Late Autumn 2017, Supermarkets prep their stores for another Christmas onslaught, decorations are donned across many of the nations terraces and Newcastle United could finally be saved from the ten-year clutches of the spirit destroying Mike Ashley. Many NUFC fans will never forget the jubilant moment Sky Sports blasted the headline across our tiny smartphone screens. Many Geordie hopefuls were wishing to get the greatest Xmas present for at least a decade – new ownership through the engineering of Amanda Staveley. The initial attempt way back in November 2017 from PCP Capital and their middle eastern pals eventually rose to around £300 million but after many months of back and forth, the firm heel of Ashley dug in so deep that the potential buyers could not meet his farcical demands.

Fast forward 3 years to 2020 and wor Mandy was back again but this time with fresh new investors which could have potentially seen Newcastle United become one of the richest clubs in European football. With new vigour in her loins this time Amanda Staveley had two new members of a consortium that consisted of a 3-way split interest. The Reuben brothers, David and Simon, who have a net worth of around £18Bn making them the second richest family in the UK, were set to have a 10% stake in the deal. Saudi Arabian Crown Prince, Mohammed bin Salman (well he’s a prince so he is worth a fair bit of coin) would have an 80% stake in the takeover leaving 10% for Staveley to chip in. Contracts were exchanged and a deal was finally settled and submitted to the Premier League. Cue numerous objections from different parties such as Qatar based sports outlet Bein, every North East hating pundit and journalist who either work for one of your many stench rags or who sit scoffing pies and crisps with endless ‘witticisms’ on Talkshite or one of your ever fearing ‘top 6’ clubs.

Everything was in place and this time for me it was certain, Mr Blobby was to bounce his way out of the North East followed by the pitchforks and spades of every man, woman and child of Blaydon and beyond.
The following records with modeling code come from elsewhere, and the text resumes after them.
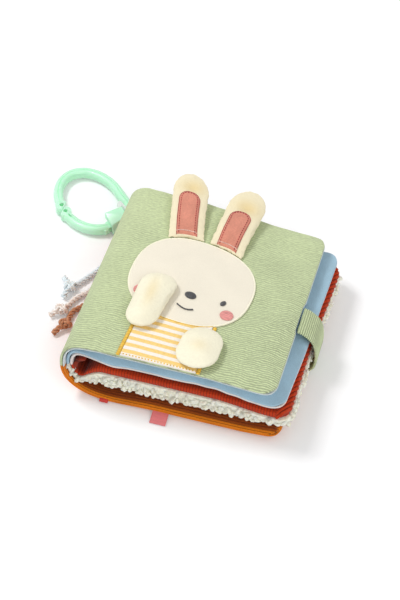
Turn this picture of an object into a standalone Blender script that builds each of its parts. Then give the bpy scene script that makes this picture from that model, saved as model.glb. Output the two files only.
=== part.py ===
"""A crinkle cloth book for a baby, closed and lying on its back cover.

Lengths are in metres and +Z is up. The origin is the centre of the flat underside of the
back cover. +X runs from the spine to the fore edge and +Y runs to the head of the book.
"""
import math

import bmesh
import bpy
from mathutils import Matrix, Vector

BOOK = "crinkle_cloth_book"
CUTTERS = "cutters"

# The clearance between pieces that lie against each other
GAP = 0.0003
# The clearance round a padding inside its cloths
FILL_GAP = 0.0009
# How far a cutter runs past the face that it opens
OVERRUN = 0.002

# The closed book
PANEL_WIDTH = 0.150
PANEL_HEIGHT = 0.153
BOOK_THICKNESS = 0.057
HINGE_HEIGHT = 0.030
# The corner of the stack that the strap pulls down, as a share of the height there
SETTLE_SHARE = 0.20
SETTLE_START = 0.045
CORNER_RADIUS = 0.009
SPINE_X = -PANEL_WIDTH / 2
FORE_X = PANEL_WIDTH / 2
HALF_HEIGHT = PANEL_HEIGHT / 2

# The padded covers
COVER_CLOTH = 0.0018
COVER_LINING = 0.0012
FRONT_PADDED = 0.0075
BACK_PADDED = 0.0082
COVER_ROLL = 0.0024
ROLL_WIDTH = 0.011
FRONT_SPINE_REACH = 0.020
BACK_SPINE_REACH = 0.042
SPINE_FULLNESS_SHARE = 0.86
FORE_DROOP = 0.0020
BACK_FORE_OVERHANG = 0.0050
BACK_FORE_LIFT = 0.0060
LIFT_LENGTH = 0.030
WADDING_MARGIN = 0.008
WADDING_START_SHARE = 0.40

# The two padded leaves
LEAF_HEIGHT = 0.1475
LEAF_ROLL = 0.0022
LEAF_ROOT_WALL = 0.0045
CORDUROY_ROLL = 0.0016
PAGE_ONE_TOP = 0.0478
PAGE_ONE_PADDED = 0.0090
PAGE_ONE_CLOTH = 0.0020
PAGE_ONE_UNDERSIDE = 0.0017
PAGE_ONE_OVERHANG = 0.0070
PAGE_ONE_DROOP = 0.0062
PAGE_ONE_REACH = 0.013
PAGE_TWO_BOTTOM = 0.0130
PAGE_TWO_PADDED = 0.0205
PAGE_TWO_CORDUROY = 0.0026
PAGE_TWO_SHERPA = 0.0135
PAGE_TWO_OVERHANG = 0.0110
PAGE_TWO_DROOP = 0.0040
PAGE_TWO_REACH = 0.0135
CORDUROY_INSET = 0.0028
FILM_MARGIN = 0.009
FILM_START_SHARE = 0.36
DROOP_LENGTH = 0.044
GUTTER_STRIP_THICKNESS = 0.0018
GUTTER_STRIP_DROP = 0.0035
GUTTER_STRIP_RISE = 0.0105
GUTTER_STRIP_REACH = 0.0070

# The applied animal on the front cover
APPLIQUE = 0.0012
FEATURE = 0.0008
HEAD_CENTRE = (-0.0039, -0.0010)
HEAD_HALF = (0.0448, 0.0363)
HEAD_TILT = math.radians(-18)
# The power of the head's rounded outline: 2 is an oval, and more is squarer
HEAD_SQUARENESS = 2.3
NOSE_AT = (-0.0005, -0.0136)
NOSE_HALF = (0.0041, 0.0030)
EYE_RIGHT_AT = (0.0226, -0.0131)
EYE_LEFT_AT = (-0.0236, -0.0170)
EYE_HALF = (0.0017, 0.0025)
CHEEK_RIGHT_AT = (0.0277, -0.0227)
CHEEK_LEFT_AT = (-0.0348, -0.0196)
CHEEK_HALF = (0.0047, 0.0043)
MOUTH_START = (-0.0072, -0.0220)
MOUTH_LENGTH = 0.0120
MOUTH_SAG = 0.0046
MOUTH_WIDTH = 0.0010
BODY_LEFT = -0.0308
BODY_RIGHT = 0.0216
# How far the body's left side leans in from its foot to the head
BODY_LEAN = 0.0030
BODY_FOOT_MARGIN = 0.0012
TRIM_WIDTH = 0.0026
TRIM_HEIGHT = 0.0014

# The ears
EAR_LENGTH = 0.062
EAR_HALF_WIDTH = 0.0127
EAR_TIP_RADIUS = 0.0122
# How much wider the ear is above its middle than at its base
EAR_SPREAD_SHARE = 0.07
EAR_THICKNESS = 0.0072
EAR_BASE_THICKNESS = 0.0028
EAR_RISE = 0.0045
EAR_PATCH = 0.0010
EAR_PATCH_HALF_WIDTH = 0.0072
EAR_PATCH_ARCH = 0.0069
EAR_PATCH_START_SHARE = 0.03
EAR_PATCH_END_SHARE = 0.66
LEFT_EAR_ROOT = (-0.0179, 0.0322)
LEFT_EAR_LEAN = -0.0142
RIGHT_EAR_ROOT = (0.0111, 0.0280)
RIGHT_EAR_LEAN = 0.0042

# The paws
PAW_THICKNESS = 0.0095
PAW_RIM = 0.0016
LEFT_PAW_ROOT = (-0.0267, -0.0535)
LEFT_PAW_LENGTH = 0.0490
LEFT_PAW_HALF_WIDTH = 0.0123
LEFT_PAW_LEAN = 0.0045
LEFT_PAW_SPREAD_SHARE = 0.20
RIGHT_PAW_ROOT = (0.0205, -0.0405)
RIGHT_PAW_LENGTH = 0.0360
RIGHT_PAW_HALF_WIDTH = 0.0148
RIGHT_PAW_LEAN = -0.0012
RIGHT_PAW_SPREAD_SHARE = 0.05
LEFT_PAW_SEAT = GAP + APPLIQUE + GAP + FEATURE + GAP
RIGHT_PAW_SEAT = GAP + TRIM_HEIGHT + GAP
PAW_TUCK_SHARE = 0.22

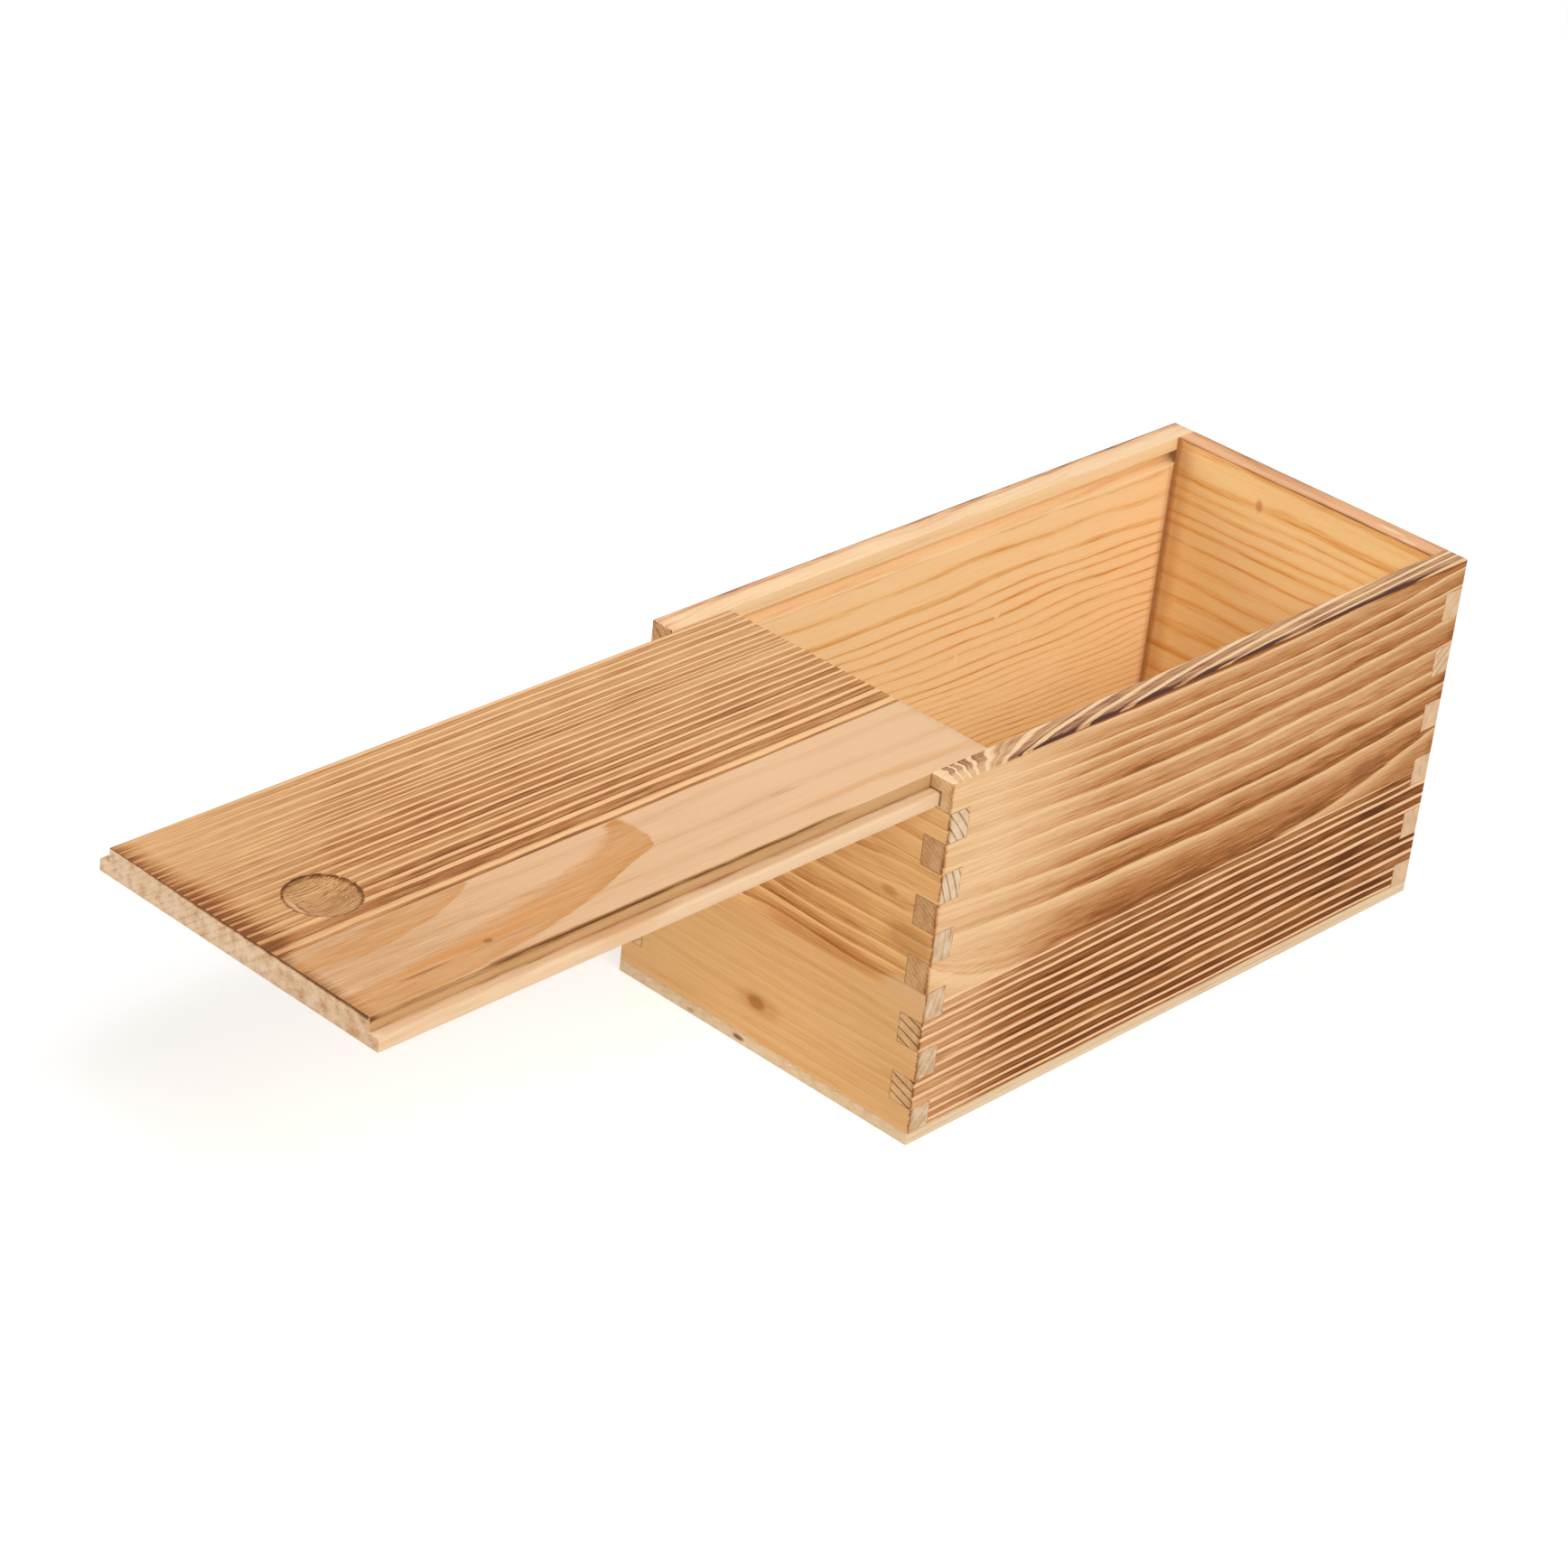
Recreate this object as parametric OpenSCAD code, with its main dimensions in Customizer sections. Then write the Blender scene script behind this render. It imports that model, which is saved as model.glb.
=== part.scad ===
// Sliding lid wooden box: four finger-jointed walls on a planted bottom board,
// with a rebated lid that runs in grooves under the rims of the two side walls.
// Millimetres, +Z up, origin at the centre of the underside, the lid pulls out towards -Y.

/* [Box] */
// Outer length, from the front face to the back face
box_l = 200; // [120:1:320]
// Outer width, from side wall to side wall
box_w = 99.5; // [70:0.5:180]
// Outer height, from the underside to the rim
box_h = 100.5; // [60:0.5:160]
// Thickness of the four wall boards
wall_t = 7; // [6:0.25:10]
// Thickness of the bottom board
bottom_t = 3.5; // [3:0.25:6]

/* [Finger joints] */
// Height of one finger
finger_h = 8.2; // [7:0.1:12]
// Glue line between two fingers
glue_gap = 0.06; // [0.04:0.01:0.2]

/* [Lid grooves] */
// Height of the rim left above a groove
rim_h = 3.7; // [2:0.1:5]
// Height of a groove
groove_h = 4.1; // [3:0.1:6]
// Depth of a groove into its side wall
groove_d = 3.5; // [2:0.1:4]
// How far the front wall's top lies below the floor of the grooves
front_step = 0.4; // [0.2:0.1:1]

/* [Lid] */
// Rise of the raised field above the tongues
field_rise = 3.8; // [2:0.1:5]
// Play between the raised field and each rim
side_play = 0.25; // [0.1:0.05:0.6]
// Play between each tongue's edge and the bottom of its groove
tongue_play = 0.6; // [0.2:0.1:1]
// Play under the lid, above the floor of the grooves
floor_play = 0.1; // [0.05:0.05:0.3]
// Play above each tongue, below the top of its groove
top_play = 0.5; // [0.2:0.1:1]
// Gap left behind the lid when it is shut
end_gap = 0.3; // [0.1:0.1:1]
// Rounding of a tongue's upper edge
tongue_round = 0.9; // [0.2:0.1:1.5]
// Rounding of the raised field's long edges
field_round = 0.4; // [0.1:0.1:1]
// Length of the lid that is still in the grooves where it is drawn
lid_hold = 20; // [5:1:60]

/* [Finger recess] */
// Diameter of the scooped recess
recess_d = 18; // [12:0.5:26]
// Depth of the scooped recess
recess_depth = 2.2; // [1:0.1:3]
// From the lid's front edge to the recess's centre
recess_inset = 24; // [16:1:50]

/* [Brads] */
// Diameter of a brad's shank
brad_d = 1.2; // [0.8:0.1:1.6]
// Diameter of a brad's head
brad_head_d = 2; // [1.6:0.1:2.6]
// Thickness of a brad's head
brad_head_t = 0.4; // [0.3:0.1:0.8]
// Length of a brad below its head
brad_l = 12; // [8:1:16]
// Depth of a head below the underside
brad_sink = 0.3; // [0.1:0.1:0.6]
// Clearance round a brad
brad_clear = 0.05; // [0.03:0.01:0.1]
// Widest spacing between two brads
brad_pitch = 80; // [40:5:120]
// From a corner of the box to its nearest brad
brad_corner = 28; // [20:1:34]

/* [Hidden] */

// Wood as the torch left it outside, and as it is where it was never scorched
toasted = "#c99a64";
honey = "#cf9f63";
cream = "#dcbf95";
steel = "#a9a9a6";

cut = 1;                                  // how far a cut runs past the wood
round_fn = 48;                            // steps of the small round forms
scoop_fn = 120;                           // steps of the finger recess

in_w = box_w - 2 * wall_t;                // width between the side walls
groove_top = box_h - rim_h;
groove_floor = groove_top - groove_h;
front_top = groove_floor - front_step;    // top of the front wall

field_w = in_w - 2 * side_play;
tongue_w = in_w + 2 * (groove_d - tongue_play);
tongue_h = groove_h - floor_play - top_play;
lid_t = tongue_h + field_rise;
lid_l = box_l - wall_t - end_gap;
lid_z = groove_floor + floor_play;
lid_back = -box_l / 2 + lid_hold;         // the lid's inner end, where it is drawn
scoop_r = (pow(recess_d / 2, 2) + pow(recess_depth, 2)) / (2 * recess_depth);

// Rows of fingers run down from the rim: even rows belong to the side walls, odd
// rows to the front and back walls. The first row is as high as the lid's way out
// over the front wall, and the lowest row ends on the bottom board.
shortest_row = 0.25;                      // of a finger, or else it joins the row above
rows = 1 + ceil((front_top - bottom_t) / finger_h - shortest_row);
function row_top(k) = k == 0 ? box_h : front_top - (k - 1) * finger_h;
function row_low(k) = k == rows - 1 ? bottom_t : row_top(k + 1);

// Brads stand on the centre lines of the walls.
brad_line_x = box_w / 2 - wall_t / 2;
brad_line_y = box_l / 2 - wall_t / 2;
function spread(reach) = let (n = ceil(2 * reach / brad_pitch))
    [for (k = [0:n]) -reach + 2 * reach * k / n];
brad_places = concat(
    [for (side = [-1, 1], y = spread(box_l / 2 - brad_corner)) [side * brad_line_x, y]],
    [for (side = [-1, 1], x = spread(box_w / 2 - brad_corner)) [x, side * brad_line_y]]);

// The room that the other board's fingers take in rows FIRST, FIRST + 2 and so on,
// at the end of a board that lies at the origin and runs towards +X.
module finger_room(first) {
    for (k = [first:2:rows - 1]) {
        low = row_low(k) - (k == rows - 1 ? cut : glue_gap / 2);
        top = row_top(k) + (k == 0 ? cut : glue_gap / 2);
        translate([-cut, -cut, low])
            cube([cut + wall_t + glue_gap, wall_t + 2 * cut, top - low]);
    }
}

module brad_holes() {
    for (p = brad_places)
        translate([p[0], p[1], -cut]) {
            cylinder(h = cut + brad_sink + brad_head_t + brad_l + brad_clear,
                     d = brad_d + 2 * brad_clear, $fn = round_fn);
            cylinder(h = cut + brad_sink + brad_head_t + brad_clear,
                     d = brad_head_d + 2 * brad_clear, $fn = round_fn);
        }
}

// A board across the box, with its outer face at Y = 0 and fingers in the odd rows.
module cross_wall(top) {
    difference() {
        translate([-box_w / 2, 0, bottom_t])
            cube([box_w, wall_t, top - bottom_t]);
        for (side = [0, 1])
            mirror([side, 0, 0])
                translate([-box_w / 2, 0, 0])
                    finger_room(0);
    }
}

module front_wall() {
    color(toasted) difference() {
        translate([0, -box_l / 2, 0]) cross_wall(front_top);
        brad_holes();
    }
}

module back_wall() {
    color(honey) difference() {
        mirror([0, 1, 0]) translate([0, -box_l / 2, 0]) cross_wall(box_h);
        brad_holes();
    }
}

// The right-hand board: fingers in the even rows and the lid's groove along its inside.
module side_wall() {
    difference() {
        translate([box_w / 2 - wall_t, -box_l / 2, bottom_t])
            cube([wall_t, box_l, box_h - bottom_t]);
        for (end = [0, 1])
            mirror([0, end, 0])
                translate([box_w / 2, -box_l / 2, 0])
                    rotate([0, 0, 90])
                        finger_room(1);
        translate([in_w / 2 - cut, -box_l / 2 - cut, groove_floor])
            cube([cut + groove_d, box_l + 2 * cut, groove_h]);
        brad_holes();
    }
}

module right_wall() {
    color(toasted) side_wall();
}

module left_wall() {
    color(honey) mirror([1, 0, 0]) side_wall();
}

module bottom_board() {
    color(cream) difference() {
        translate([-box_w / 2, -box_l / 2, 0])
            cube([box_w, box_l, bottom_t]);
        brad_holes();
    }
}

module bottom_brads() {
    color(steel) for (p = brad_places)
        translate([p[0], p[1], brad_sink]) {
            cylinder(h = brad_head_t, d = brad_head_d, $fn = round_fn);
            cylinder(h = brad_head_t + brad_l, d = brad_d, $fn = round_fn);
        }
}

// A bar W wide and H high on the X axis, its two upper edges rounded by R.
module soft_bar(w, h, r) {
    translate([-w / 2, 0]) square([w, h - r]);
    translate([-w / 2 + r, 0]) square([w - 2 * r, h]);
    for (side = [-1, 1])
        translate([side * (w / 2 - r), h - r]) circle(r = r, $fn = round_fn);
}

// The lid's cross-section: a raised field between two tongues.
module lid_section() {
    soft_bar(tongue_w, tongue_h, tongue_round);
    soft_bar(field_w, lid_t, field_round);
}

module lid() {
    color(toasted) translate([0, lid_back, lid_z]) difference() {
        rotate([90, 0, 0]) linear_extrude(height = lid_l) lid_section();
        translate([0, recess_inset - lid_l, lid_t + scoop_r - recess_depth])
            sphere(r = scoop_r, $fn = scoop_fn);
    }
}

front_wall();
back_wall();
left_wall();
right_wall();
bottom_board();
bottom_brads();
lid();
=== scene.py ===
from math import cos, pi, radians, sin
from types import SimpleNamespace

import bmesh
import bpy
import numpy as np
from mathutils import Matrix, Vector


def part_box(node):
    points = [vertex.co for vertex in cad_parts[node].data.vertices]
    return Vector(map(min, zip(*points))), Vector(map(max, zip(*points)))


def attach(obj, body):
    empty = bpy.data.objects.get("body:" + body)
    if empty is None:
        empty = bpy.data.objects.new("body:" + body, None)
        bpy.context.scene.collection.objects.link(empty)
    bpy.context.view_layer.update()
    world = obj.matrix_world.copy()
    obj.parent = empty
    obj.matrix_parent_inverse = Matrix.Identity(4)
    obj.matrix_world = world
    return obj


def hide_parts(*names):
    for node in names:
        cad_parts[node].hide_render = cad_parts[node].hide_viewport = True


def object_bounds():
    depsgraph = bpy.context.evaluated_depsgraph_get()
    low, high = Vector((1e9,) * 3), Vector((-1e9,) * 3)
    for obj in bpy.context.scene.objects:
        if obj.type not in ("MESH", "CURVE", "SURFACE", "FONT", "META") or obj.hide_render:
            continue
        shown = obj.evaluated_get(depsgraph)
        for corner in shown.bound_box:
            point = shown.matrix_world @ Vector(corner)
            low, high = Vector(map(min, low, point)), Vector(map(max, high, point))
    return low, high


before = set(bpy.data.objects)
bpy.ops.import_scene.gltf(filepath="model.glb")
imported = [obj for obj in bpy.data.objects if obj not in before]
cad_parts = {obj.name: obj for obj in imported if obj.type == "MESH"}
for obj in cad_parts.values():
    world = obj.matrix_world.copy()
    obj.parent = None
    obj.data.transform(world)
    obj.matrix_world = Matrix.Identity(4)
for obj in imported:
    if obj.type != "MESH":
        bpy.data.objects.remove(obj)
cad_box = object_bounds()


# ---- Front wall ----
# The short wall that the lid passes over: a planed pine board, edge-glued from two staves, with
# fingers cut on a box-joint jig and glued into both side walls. It was torched and brushed after
# the glue-up, so its outside is a honey brown and its inside is raw wood.

mm = 0.001
RUN_X, RUN_Y, UP = 0, 1, 2
wall_low, wall_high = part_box("front_wall")
box_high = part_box("right_wall")[1]
box_low = Vector((cad_box[0].x, wall_low.y, cad_box[0].z))
half_width = box_high.x / mm
half_length = box_high.y / mm
rim_top = box_high.z
front_top = wall_high.z
board_foot = wall_low.z
board_thick = wall_high.y - wall_low.y
finger_rows = 12
finger_height = rim_top - front_top
row_levels = [rim_top - n * finger_height for n in range(1, finger_rows)]
arris_margin = 0.6 * mm
arris_round = 0.45 * mm
seam_width = 0.1 * mm
same = 0.01 * mm
# A face whose middle lies beyond these, in millimetres, is on the outside of the box.
outside = 0.65
outer_x = half_width - outside
outer_y = half_length - outside


def select(kind, test):
    """In edit mode, selects the faces, edges or vertices that pass a test, and nothing else."""
    bpy.ops.mesh.select_mode(type=kind)
    bpy.ops.mesh.select_all(action="DESELECT")
    shape = bmesh.from_edit_mesh(bpy.context.object.data)
    for part in {"FACE": shape.faces, "EDGE": shape.edges, "VERT": shape.verts}[kind]:
        if test(part):
            part.select_set(True)
    shape.select_flush_mode()
    bmesh.update_edit_mesh(bpy.context.object.data)


def cut(axis, place):
    """Cuts the whole piece, in edit mode, by a plane square to an axis."""
    point, square = Vector(), Vector()
    point[axis], square[axis] = place, 1
    bpy.ops.mesh.select_all(action="SELECT")
    bpy.ops.mesh.bisect(plane_co=point, plane_no=square)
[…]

Every time the word takeover was mentioned on Twitter I had to stop every movement and read every last word that was being posted, it became my life and was a very much needed distraction to the fact I had to isolate from my entire family for months on end (no one told me why). We waited and waited and waited for nearly 4 months for a response from the chief of the beast, Richard Masters, sitting on his hands caught between the potential of upsetting a load of daft broon ale loving reprobates or the special elite contenders for the title. Much to Masters’ convenience Mr Salman decided to pull the plug during one of the most bizarre summers I think I can ever remember.  I was totally shattered, a feeling much worse than losing to Sunderland for the sixth time in a row,

Where do we go after this?

Whatever you are feeling at this stage as an NUFC fan or just a football fan in general you have to acknowledge that the momentum that was gained over the first few months of the takeover being agreed might never be ignited again, not by Staveley or any of her business partners. Even as we read details of an ongoing court battle and Staveley’s optimism that her representatives will win (No Red Flags anyone?), it still feels like false hope and even a rumoured handshake between Qatar and Saudi Arabia does not get my juices flowing. This could all be a bouncing ball of speculation being tossed around for click bait, all designed for some journalist’s self-interest.

Whilst it is clear Ashley wants rid of the club, there is an underlying fear that some interested parties could now feel sceptical about doing business with a man who seemingly cannot get anything over the line. Of course, Ashley will not be at the helm forever, so there will always be that small bit of positivity to cling onto, unfortunately though this could have been our only real shot at becoming a European superpower.

How many Princes want to invest into North East sport these days? As we stare down the barrel of a third relegation in 12 years under the control of Bruce, this could be the last time we play premier league football for a long while – a fate felt by clubs such as Blackburn who have been exiled for nearly 10 years. If that eventuality happens and new owners do not step in ASAP then the future could be extremely bleak for the toon. I bet no Sunderland fan ever expected to be laid down in league 1 for a possible three seasons and this sort of disastrous fortune can happen to any club that has not had mighty investment.

To write about people’s mental state is a whole new article but accepting that any takeover may not happen in any distant future could ease the burden on a Newcastle fan’s mind. None of this frustration is easy at a time when we cannot go and watch our football team play (I could have said enjoy but I don’t want Steve Bruce taking credit for this piece) the world is in a bit of a state at the minute, but we should all look forward to the social aspect of match days, meeting with friends and moaning together about our dire performances.

No takeover can buy the experience and togetherness we all feel on a home or away day with our pals and I just know the first thing I will be doing when normal service resumes is buying me and my Dad a ticket for St James and living the Geordie life again.